10. Balance Sheet Assessment

TaskUs reported $192.2 million of cash and $305.2 million of debt on its balance sheet in the most recent quarter. As investors in high-quality companies, we primarily focus on two things: 1) that a company’s debt level isn’t too high and 2) that its interest payments are not excessively burdening the business.

TaskUs Net Debt Position

With $209.9 million of EBITDA over the last 12 months, we view TaskUs’s 0.5× net-debt-to-EBITDA ratio as safe. We also see its $21.55 million of annual interest expenses as appropriate. The company’s profits give it plenty of breathing room, allowing it to continue investing in growth initiatives.

11. Key Takeaways from TaskUs’s Q4 Results

It was encouraging to see TaskUs beat analysts’ revenue expectations this quarter. We were also glad its full-year revenue guidance exceeded Wall Street’s estimates. On the other hand, its EPS missed significantly. Overall, this was a weaker quarter. The stock traded up 4.4% to $13.78 immediately following the results.

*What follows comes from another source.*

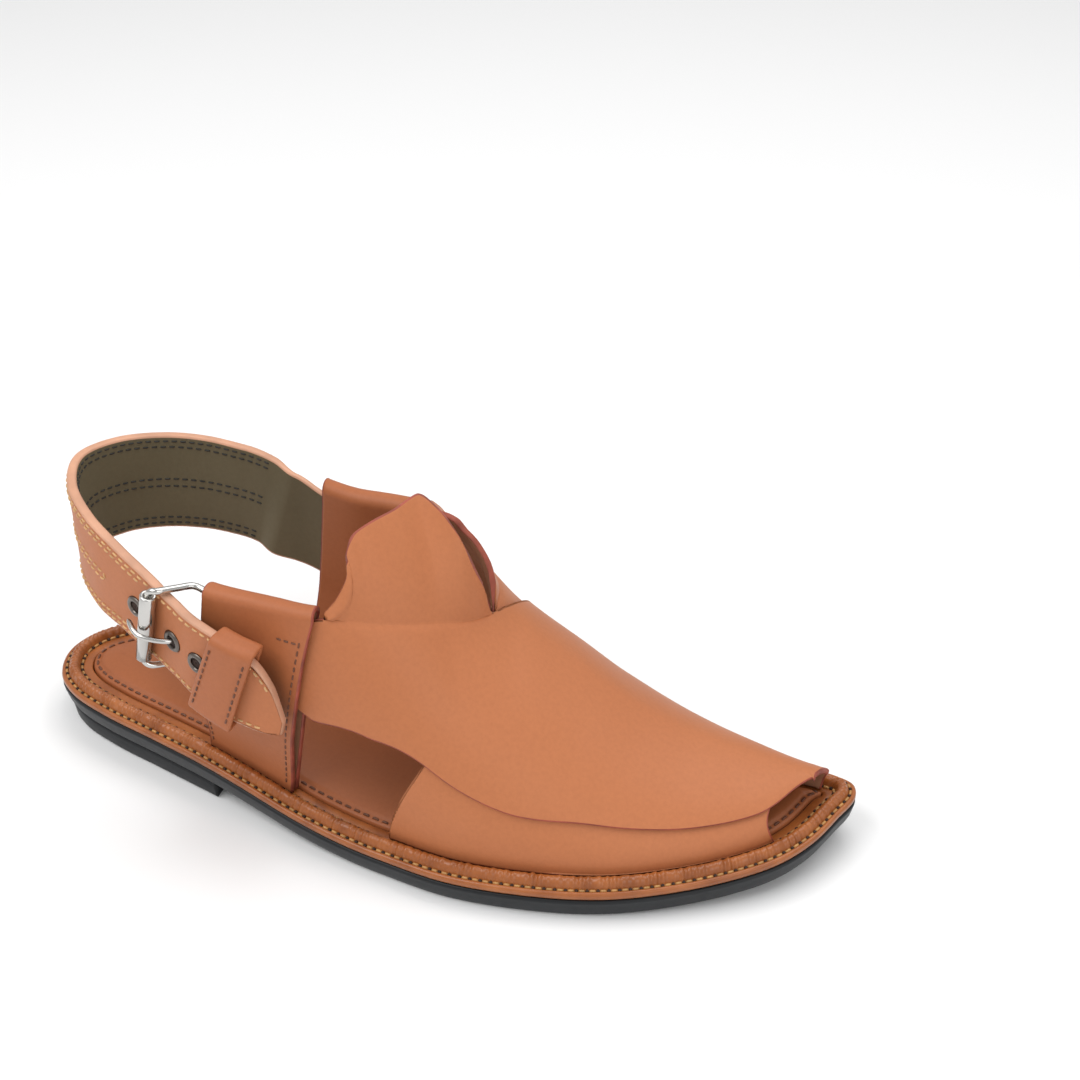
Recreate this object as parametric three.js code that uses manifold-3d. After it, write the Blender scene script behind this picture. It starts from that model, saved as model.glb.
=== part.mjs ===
// A peshawari chappal for the right foot, unworn and standing on its sole.
// Millimetres, +X to the toe, +Y to the inner side of the foot, +Z up, z = 0 is the floor.

import * as THREE from 'three';
import { mergeVertices } from 'three/addons/utils/BufferGeometryUtils.js';
import Module from 'manifold-3d';

const wasm = await Module();
wasm.setup();

// Sole
const LENGTH = 285;
const BALL_WIDTH = 113;
const OUTSOLE_THICKNESS = 8;
const HEEL_HEIGHT = 7.5;
const HEEL_LENGTH = 76;
const TOE_SPRING = 7.5;
const SOLE_DRAFT = 1.6;
const GAP = 0.35;

// Welt and insole
const WELT_WIDTH = 11;
const WELT_HEIGHT = 5.5;
const FLANGE_HEIGHT = 2.6;
const INSOLE_THICKNESS = 4.4;
const INSOLE_CROWN = 1.4;

// Upper
const LEATHER = 2;
const WING_SEAT = 9.7;
const WING_LAP = 0.5;
const THROAT_HEIGHT = 111;
const RIDGE_SHIFT = 4;

// Stays, strap, keeper
const STAY_LEATHER = 1.8;
const STAY_GAP = 3.6;
const STAY_FOOT_GAP = 0.4;
const STAY_HEIGHT = 0.82;
const STRAP_WIDTH = 37;
const STRAP_THICKNESS = 3.2;
const STRAP_PLY = 2;
const KEEPER_WIDTH = 14.5;
const KEEPER_LEATHER = 1.8;
const KEEPER_SLACK = 1.7;
const KEEPER_BACK_SLACK = 0.45;

// Buckle and eyelets
const WIRE = 2.2;
const PRONG_WIRE = 1.8;
const ROLLER_RADIUS = 2.6;
const ROLLER_LENGTH = 29.4;
const BUCKLE_HEIGHT = 35;
const BUCKLE_CORNER = 2.3;
const EYELET_BORE = 4.2;
const EYELET_BARREL = 0.4;
const EYELET_RIM = 8;
const EYELET_METAL = 0.6;

// Fineness of the meshes
const RING_STEPS = 36;
const WING_STEPS = 30;
const WING_ROWS = 8;

const clamp01 = (t) => Math.min(1, Math.max(0, t));
const smoothStep = (t) => clamp01(t) ** 2 * (3 - 2 * clamp01(t));
const mix = (a, b, t) => a + (b - a) * t;
const vec = (x, y, z) => new THREE.Vector3(x, y, z);

// Smooth curve through one column of a table, without overshoot between rows.
function column(rows, at, key) {
  const x = rows.map((row) => row[at]);
  const y = rows.map((row) => row[key]);
  const steps = x.slice(1).map((value, i) => (y[i + 1] - y[i]) / (value - x[i]));
  const slope = y.map((value, i) => {
    if (i === 0) return steps[0];
    if (i === y.length - 1) return steps[i - 1];
    if (steps[i - 1] * steps[i] <= 0) return 0;
    return (2 * steps[i - 1] * steps[i]) / (steps[i - 1] + steps[i]);
  });
  return (value) => {
    const u = Math.min(Math.max(value, x[0]), x[x.length - 1]);
    let i = x.findIndex((edge) => edge >= u) - 1;
    if (i < 0) i = 0;
    const span = x[i + 1] - x[i];
    const t = (u - x[i]) / span;
    const a = (1 + 2 * t) * (1 - t) ** 2;
    const b = t * (1 - t) ** 2;
    const c = t * t * (3 - 2 * t);
    const d = t * t * (t - 1);
    return a * y[i] + b * span * slope[i] + c * y[i + 1] + d * span * slope[i + 1];
  };
}

// Outline of the sole from the back of the heel, along the outer side to the toe, and back inside.
// along is a share of LENGTH from the middle, across a share of BALL_WIDTH, outer side negative.
const outlineTable = [
  { along: -0.5, across: 0 },
  { along: -0.486, across: -0.11 },
  { along: -0.455, across: -0.18 },
  { along: -0.4, across: -0.238 },
  { along: -0.33, across: -0.288 },
  { along: -0.25, across: -0.345 },
  { along: -0.186, across: -0.39 },
  { along: -0.1, across: -0.448 },
  { along: 0, across: -0.494 },
  { along: 0.09, across: -0.52 },
  { along: 0.19, across: -0.494 },
  { along: 0.265, across: -0.445 },
  { along: 0.33, across: -0.374 },
  { along: 0.395, across: -0.28 },
  { along: 0.437, across: -0.197 },
  { along: 0.466, across: -0.1 },
  { along: 0.486, across: 0.015 },
  { along: 0.4985, across: 0.1, toe: true },
  { along: 0.493, across: 0.15 },
  { along: 0.47, across: 0.184 },
  { along: 0.435, across: 0.21 },
  { along: 0.38, across: 0.27 },
  { along: 0.32, across: 0.338 },
  { along: 0.26, across: 0.4 },
  { along: 0.19, across: 0.452 },
  { along: 0.11, across: 0.472 },
  { along: 0.04, across: 0.458 },
  { along: -0.03, across: 0.415 },
  { along: -0.09, across: 0.368 },
  { along: -0.16, across: 0.334 },
  { along: -0.24, across: 0.316 },
  { along: -0.33, across: 0.292 },
  { along: -0.4, across: 0.255 },
  { along: -0.455, across: 0.19 },
  { along: -0.488, across: 0.105 },
];

// Millimetres to each side over which the inward direction is averaged, and the sample count.
const NORMAL_WINDOW = 15;
const OUTLINE_SAMPLES = 720;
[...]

12. Is Now The Time To Buy TaskUs?

Updated: June 14, 2025 at 11:24 PM EDT

Before deciding whether to buy TaskUs or pass, we urge investors to consider business quality, valuation, and the latest quarterly results.

TaskUs isn’t a terrible business, but it isn’t one of our picks. Although its revenue growth was exceptional over the last five years, it’s expected to deteriorate over the next 12 months and its relatively low ROIC suggests management has struggled to find compelling investment opportunities. And while the company’s rising returns show management's prior bets are at least better than before, the downside is its weak EPS growth over the last three years shows it’s failed to produce meaningful profits for shareholders.

TaskUs’s P/E ratio based on the next 12 months is 12x. While this valuation is reasonable, we don’t really see a big opportunity at the moment. We're fairly confident there are better stocks to buy right now.

Wall Street analysts have a consensus one-year price target of $17.75 on the company (compared to the current share price of $16.72).